> **The request**
Look at the entries below and reproduce them exactly.

> **Dataset content**
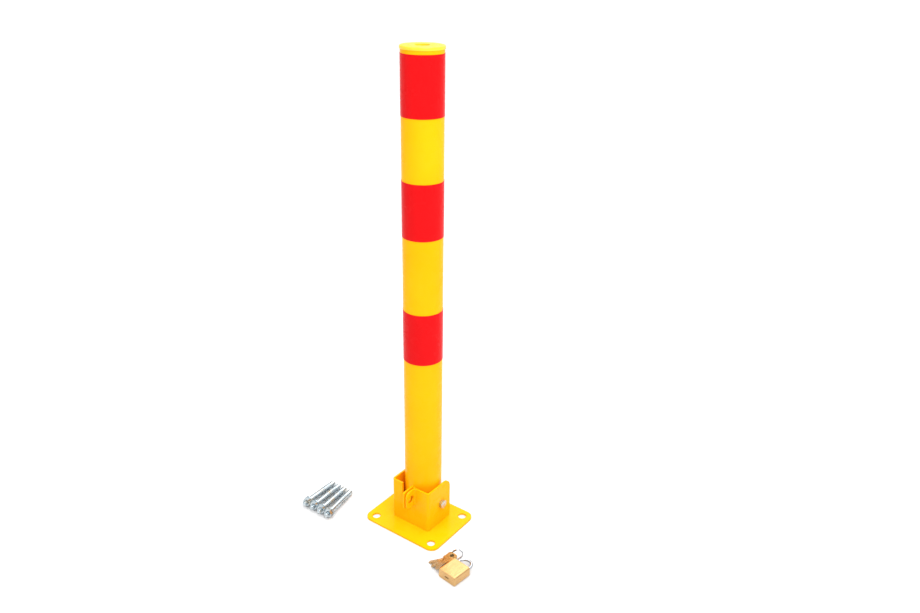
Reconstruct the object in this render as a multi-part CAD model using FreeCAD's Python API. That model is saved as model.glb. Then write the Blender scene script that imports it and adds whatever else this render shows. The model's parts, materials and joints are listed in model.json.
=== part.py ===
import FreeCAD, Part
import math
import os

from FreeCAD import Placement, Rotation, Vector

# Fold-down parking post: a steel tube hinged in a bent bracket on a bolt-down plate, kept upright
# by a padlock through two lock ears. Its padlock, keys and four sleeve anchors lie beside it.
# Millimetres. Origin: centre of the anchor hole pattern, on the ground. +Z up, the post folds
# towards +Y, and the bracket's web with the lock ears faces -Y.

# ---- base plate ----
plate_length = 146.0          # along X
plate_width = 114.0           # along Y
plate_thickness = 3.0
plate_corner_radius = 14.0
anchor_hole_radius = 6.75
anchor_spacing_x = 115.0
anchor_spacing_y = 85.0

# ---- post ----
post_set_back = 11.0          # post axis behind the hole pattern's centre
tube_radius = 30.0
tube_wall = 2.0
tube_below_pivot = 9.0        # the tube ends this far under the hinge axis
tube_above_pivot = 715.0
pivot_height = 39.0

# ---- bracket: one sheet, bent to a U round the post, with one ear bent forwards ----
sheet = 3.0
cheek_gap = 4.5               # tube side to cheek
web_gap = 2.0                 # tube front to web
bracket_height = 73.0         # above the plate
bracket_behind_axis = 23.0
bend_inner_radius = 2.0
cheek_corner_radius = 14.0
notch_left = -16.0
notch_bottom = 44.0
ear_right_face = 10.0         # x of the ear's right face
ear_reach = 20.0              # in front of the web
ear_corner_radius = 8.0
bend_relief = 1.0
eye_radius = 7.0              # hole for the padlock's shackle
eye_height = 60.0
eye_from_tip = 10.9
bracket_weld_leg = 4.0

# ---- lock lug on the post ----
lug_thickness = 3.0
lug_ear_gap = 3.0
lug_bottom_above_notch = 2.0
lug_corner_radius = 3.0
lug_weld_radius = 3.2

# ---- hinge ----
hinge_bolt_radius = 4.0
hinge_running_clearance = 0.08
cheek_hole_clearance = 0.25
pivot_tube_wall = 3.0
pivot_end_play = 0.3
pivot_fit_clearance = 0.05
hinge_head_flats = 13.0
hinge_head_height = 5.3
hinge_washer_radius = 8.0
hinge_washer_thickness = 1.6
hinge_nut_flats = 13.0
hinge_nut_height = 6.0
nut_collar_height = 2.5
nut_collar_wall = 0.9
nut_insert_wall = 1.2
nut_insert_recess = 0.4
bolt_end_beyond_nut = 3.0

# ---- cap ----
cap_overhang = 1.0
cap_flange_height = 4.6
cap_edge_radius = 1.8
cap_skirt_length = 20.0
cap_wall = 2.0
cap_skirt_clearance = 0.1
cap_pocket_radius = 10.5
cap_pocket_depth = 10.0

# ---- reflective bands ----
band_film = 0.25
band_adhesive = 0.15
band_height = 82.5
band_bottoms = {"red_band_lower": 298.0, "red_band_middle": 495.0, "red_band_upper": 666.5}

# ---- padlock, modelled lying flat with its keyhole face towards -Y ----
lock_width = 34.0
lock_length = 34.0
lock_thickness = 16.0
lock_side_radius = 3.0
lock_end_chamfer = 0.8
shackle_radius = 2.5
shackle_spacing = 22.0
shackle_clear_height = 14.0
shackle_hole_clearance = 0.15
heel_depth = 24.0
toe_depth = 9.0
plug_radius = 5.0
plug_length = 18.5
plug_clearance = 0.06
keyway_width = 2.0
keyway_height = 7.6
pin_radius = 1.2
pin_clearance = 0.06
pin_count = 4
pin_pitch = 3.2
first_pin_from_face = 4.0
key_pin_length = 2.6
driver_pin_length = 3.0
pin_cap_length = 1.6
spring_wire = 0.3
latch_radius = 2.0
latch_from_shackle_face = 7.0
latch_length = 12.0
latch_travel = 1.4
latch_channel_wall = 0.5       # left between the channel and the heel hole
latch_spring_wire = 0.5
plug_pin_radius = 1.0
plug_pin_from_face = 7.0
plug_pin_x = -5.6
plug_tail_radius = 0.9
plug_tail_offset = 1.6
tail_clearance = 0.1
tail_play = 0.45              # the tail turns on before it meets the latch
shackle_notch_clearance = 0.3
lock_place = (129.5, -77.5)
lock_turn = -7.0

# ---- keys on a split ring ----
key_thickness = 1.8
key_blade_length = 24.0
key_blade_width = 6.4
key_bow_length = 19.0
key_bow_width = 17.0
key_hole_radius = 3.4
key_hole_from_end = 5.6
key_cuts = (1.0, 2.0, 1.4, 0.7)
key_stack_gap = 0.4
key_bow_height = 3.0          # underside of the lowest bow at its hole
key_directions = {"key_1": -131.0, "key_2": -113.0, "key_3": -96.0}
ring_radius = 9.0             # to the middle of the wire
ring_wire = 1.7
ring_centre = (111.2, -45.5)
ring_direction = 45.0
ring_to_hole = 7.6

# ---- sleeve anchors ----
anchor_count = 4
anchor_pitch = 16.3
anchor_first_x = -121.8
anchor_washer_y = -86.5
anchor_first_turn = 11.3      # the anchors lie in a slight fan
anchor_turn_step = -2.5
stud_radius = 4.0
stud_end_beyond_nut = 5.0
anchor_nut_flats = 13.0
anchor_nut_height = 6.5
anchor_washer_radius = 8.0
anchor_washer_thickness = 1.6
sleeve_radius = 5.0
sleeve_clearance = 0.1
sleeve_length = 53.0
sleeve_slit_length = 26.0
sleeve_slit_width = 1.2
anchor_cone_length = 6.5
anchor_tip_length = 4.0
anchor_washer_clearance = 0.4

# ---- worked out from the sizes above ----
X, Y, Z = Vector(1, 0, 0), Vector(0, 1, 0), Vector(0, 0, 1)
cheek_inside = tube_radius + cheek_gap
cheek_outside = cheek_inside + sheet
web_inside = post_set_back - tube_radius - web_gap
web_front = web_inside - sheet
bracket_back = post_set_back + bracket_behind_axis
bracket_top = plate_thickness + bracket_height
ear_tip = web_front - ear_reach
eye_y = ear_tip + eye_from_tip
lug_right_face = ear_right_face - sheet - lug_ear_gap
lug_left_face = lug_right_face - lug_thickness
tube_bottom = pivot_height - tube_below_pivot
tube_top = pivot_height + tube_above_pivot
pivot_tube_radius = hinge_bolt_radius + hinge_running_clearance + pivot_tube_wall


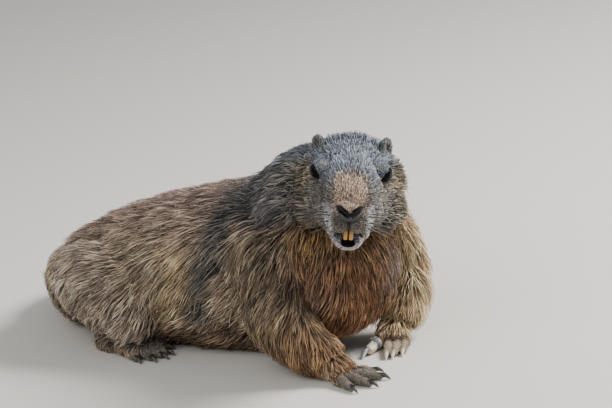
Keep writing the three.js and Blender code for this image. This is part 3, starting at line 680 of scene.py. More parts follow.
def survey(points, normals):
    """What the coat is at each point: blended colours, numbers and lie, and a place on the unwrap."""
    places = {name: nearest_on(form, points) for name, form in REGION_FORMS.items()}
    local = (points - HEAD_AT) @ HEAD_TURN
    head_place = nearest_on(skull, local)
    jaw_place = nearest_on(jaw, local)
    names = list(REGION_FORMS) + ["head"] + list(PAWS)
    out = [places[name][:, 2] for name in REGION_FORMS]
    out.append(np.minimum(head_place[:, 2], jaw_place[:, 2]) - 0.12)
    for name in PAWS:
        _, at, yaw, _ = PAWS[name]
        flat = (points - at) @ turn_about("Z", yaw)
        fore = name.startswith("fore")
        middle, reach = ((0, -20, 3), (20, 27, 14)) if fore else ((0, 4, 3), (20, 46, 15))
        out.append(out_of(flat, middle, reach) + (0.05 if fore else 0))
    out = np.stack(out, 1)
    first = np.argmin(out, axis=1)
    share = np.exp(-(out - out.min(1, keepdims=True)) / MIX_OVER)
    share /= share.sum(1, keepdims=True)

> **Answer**
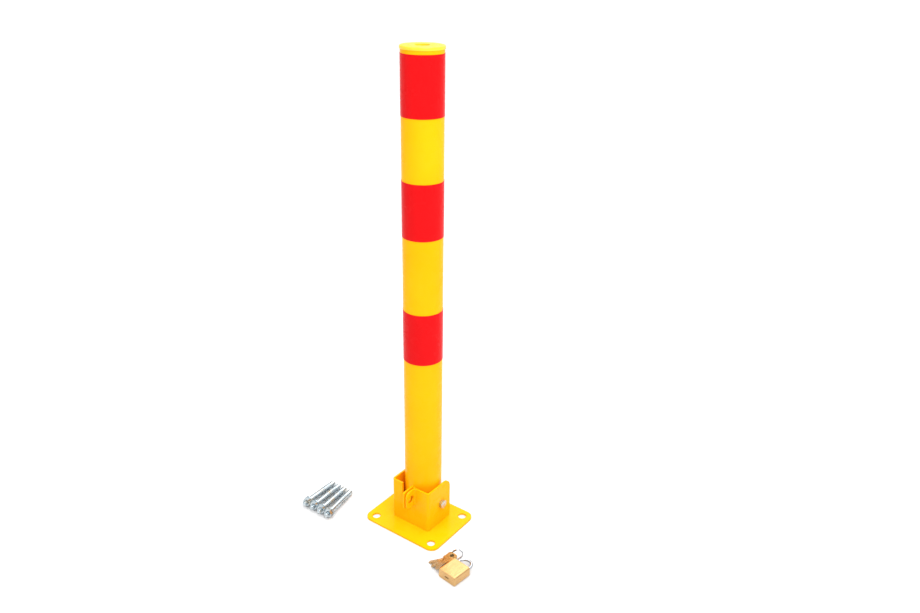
Reconstruct the object in this render as a multi-part CAD model using FreeCAD's Python API. That model is saved as model.glb. Then write the Blender scene script that imports it and adds whatever else this render shows. The model's parts, materials and joints are listed in model.json.
=== part.py ===
import FreeCAD, Part
import math
import os

from FreeCAD import Placement, Rotation, Vector

# Fold-down parking post: a steel tube hinged in a bent bracket on a bolt-down plate, kept upright
# by a padlock through two lock ears. Its padlock, keys and four sleeve anchors lie beside it.
# Millimetres. Origin: centre of the anchor hole pattern, on the ground. +Z up, the post folds
# towards +Y, and the bracket's web with the lock ears faces -Y.

# ---- base plate ----
plate_length = 146.0          # along X
plate_width = 114.0           # along Y
plate_thickness = 3.0
plate_corner_radius = 14.0
anchor_hole_radius = 6.75
anchor_spacing_x = 115.0
anchor_spacing_y = 85.0

# ---- post ----
post_set_back = 11.0          # post axis behind the hole pattern's centre
tube_radius = 30.0
tube_wall = 2.0
tube_below_pivot = 9.0        # the tube ends this far under the hinge axis
tube_above_pivot = 715.0
pivot_height = 39.0

# ---- bracket: one sheet, bent to a U round the post, with one ear bent forwards ----
sheet = 3.0
cheek_gap = 4.5               # tube side to cheek
web_gap = 2.0                 # tube front to web
bracket_height = 73.0         # above the plate
bracket_behind_axis = 23.0
bend_inner_radius = 2.0
cheek_corner_radius = 14.0
notch_left = -16.0
notch_bottom = 44.0
ear_right_face = 10.0         # x of the ear's right face
ear_reach = 20.0              # in front of the web
ear_corner_radius = 8.0
bend_relief = 1.0
eye_radius = 7.0              # hole for the padlock's shackle
eye_height = 60.0
eye_from_tip = 10.9
bracket_weld_leg = 4.0

# ---- lock lug on the post ----
lug_thickness = 3.0
lug_ear_gap = 3.0
lug_bottom_above_notch = 2.0
lug_corner_radius = 3.0
lug_weld_radius = 3.2

# ---- hinge ----
hinge_bolt_radius = 4.0
hinge_running_clearance = 0.08
cheek_hole_clearance = 0.25
pivot_tube_wall = 3.0
pivot_end_play = 0.3
pivot_fit_clearance = 0.05
hinge_head_flats = 13.0
hinge_head_height = 5.3
hinge_washer_radius = 8.0
hinge_washer_thickness = 1.6
hinge_nut_flats = 13.0
hinge_nut_height = 6.0
nut_collar_height = 2.5
nut_collar_wall = 0.9
nut_insert_wall = 1.2
nut_insert_recess = 0.4
bolt_end_beyond_nut = 3.0

# ---- cap ----
cap_overhang = 1.0
cap_flange_height = 4.6
cap_edge_radius = 1.8
cap_skirt_length = 20.0
cap_wall = 2.0
cap_skirt_clearance = 0.1
cap_pocket_radius = 10.5
cap_pocket_depth = 10.0

# ---- reflective bands ----
band_film = 0.25
band_adhesive = 0.15
band_height = 82.5
band_bottoms = {"red_band_lower": 298.0, "red_band_middle": 495.0, "red_band_upper": 666.5}

# ---- padlock, modelled lying flat with its keyhole face towards -Y ----
lock_width = 34.0
lock_length = 34.0
lock_thickness = 16.0
lock_side_radius = 3.0
lock_end_chamfer = 0.8
shackle_radius = 2.5
shackle_spacing = 22.0
shackle_clear_height = 14.0
shackle_hole_clearance = 0.15
heel_depth = 24.0
toe_depth = 9.0
plug_radius = 5.0
plug_length = 18.5
plug_clearance = 0.06
keyway_width = 2.0
keyway_height = 7.6
pin_radius = 1.2
pin_clearance = 0.06
pin_count = 4
pin_pitch = 3.2
first_pin_from_face = 4.0
key_pin_length = 2.6
driver_pin_length = 3.0
pin_cap_length = 1.6
spring_wire = 0.3
latch_radius = 2.0
latch_from_shackle_face = 7.0
latch_length = 12.0
latch_travel = 1.4
latch_channel_wall = 0.5       # left between the channel and the heel hole
latch_spring_wire = 0.5
plug_pin_radius = 1.0
plug_pin_from_face = 7.0
plug_pin_x = -5.6
plug_tail_radius = 0.9
plug_tail_offset = 1.6
tail_clearance = 0.1
tail_play = 0.45              # the tail turns on before it meets the latch
shackle_notch_clearance = 0.3
lock_place = (129.5, -77.5)
lock_turn = -7.0

# ---- keys on a split ring ----
key_thickness = 1.8
key_blade_length = 24.0
key_blade_width = 6.4
key_bow_length = 19.0
key_bow_width = 17.0
key_hole_radius = 3.4
key_hole_from_end = 5.6
key_cuts = (1.0, 2.0, 1.4, 0.7)
key_stack_gap = 0.4
key_bow_height = 3.0          # underside of the lowest bow at its hole
key_directions = {"key_1": -131.0, "key_2": -113.0, "key_3": -96.0}
ring_radius = 9.0             # to the middle of the wire
ring_wire = 1.7
ring_centre = (111.2, -45.5)
ring_direction = 45.0
ring_to_hole = 7.6

# ---- sleeve anchors ----
anchor_count = 4
anchor_pitch = 16.3
anchor_first_x = -121.8
anchor_washer_y = -86.5
anchor_first_turn = 11.3      # the anchors lie in a slight fan
anchor_turn_step = -2.5
stud_radius = 4.0
stud_end_beyond_nut = 5.0
anchor_nut_flats = 13.0
anchor_nut_height = 6.5
anchor_washer_radius = 8.0
anchor_washer_thickness = 1.6
sleeve_radius = 5.0
sleeve_clearance = 0.1
sleeve_length = 53.0
sleeve_slit_length = 26.0
sleeve_slit_width = 1.2
anchor_cone_length = 6.5
anchor_tip_length = 4.0
anchor_washer_clearance = 0.4

# ---- worked out from the sizes above ----
X, Y, Z = Vector(1, 0, 0), Vector(0, 1, 0), Vector(0, 0, 1)
cheek_inside = tube_radius + cheek_gap
cheek_outside = cheek_inside + sheet
web_inside = post_set_back - tube_radius - web_gap
web_front = web_inside - sheet
bracket_back = post_set_back + bracket_behind_axis
bracket_top = plate_thickness + bracket_height
ear_tip = web_front - ear_reach
eye_y = ear_tip + eye_from_tip
lug_right_face = ear_right_face - sheet - lug_ear_gap
lug_left_face = lug_right_face - lug_thickness
tube_bottom = pivot_height - tube_below_pivot
tube_top = pivot_height + tube_above_pivot
pivot_tube_radius = hinge_bolt_radius + hinge_running_clearance + pivot_tube_wall


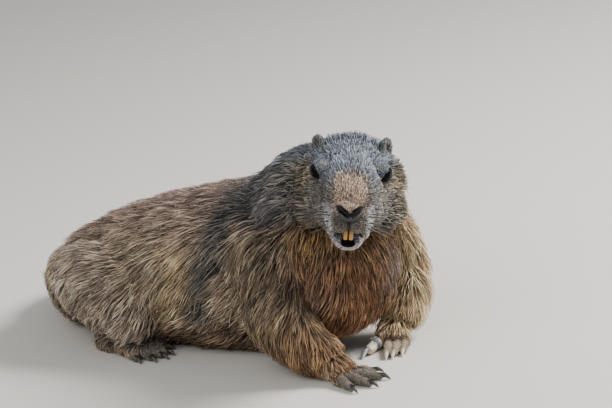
Keep writing the three.js and Blender code for this image. This is part 3, starting at line 680 of scene.py. More parts follow.
def survey(points, normals):
    """What the coat is at each point: blended colours, numbers and lie, and a place on the unwrap."""
    places = {name: nearest_on(form, points) for name, form in REGION_FORMS.items()}
    local = (points - HEAD_AT) @ HEAD_TURN
    head_place = nearest_on(skull, local)
    jaw_place = nearest_on(jaw, local)
    names = list(REGION_FORMS) + ["head"] + list(PAWS)
    out = [places[name][:, 2] for name in REGION_FORMS]
    out.append(np.minimum(head_place[:, 2], jaw_place[:, 2]) - 0.12)
    for name in PAWS:
        _, at, yaw, _ = PAWS[name]
        flat = (points - at) @ turn_about("Z", yaw)
        fore = name.startswith("fore")
        middle, reach = ((0, -20, 3), (20, 27, 14)) if fore else ((0, 4, 3), (20, 46, 15))
        out.append(out_of(flat, middle, reach) + (0.05 if fore else 0))
    out = np.stack(out, 1)
    first = np.argmin(out, axis=1)
    share = np.exp(-(out - out.min(1, keepdims=True)) / MIX_OVER)
    share /= share.sum(1, keepdims=True)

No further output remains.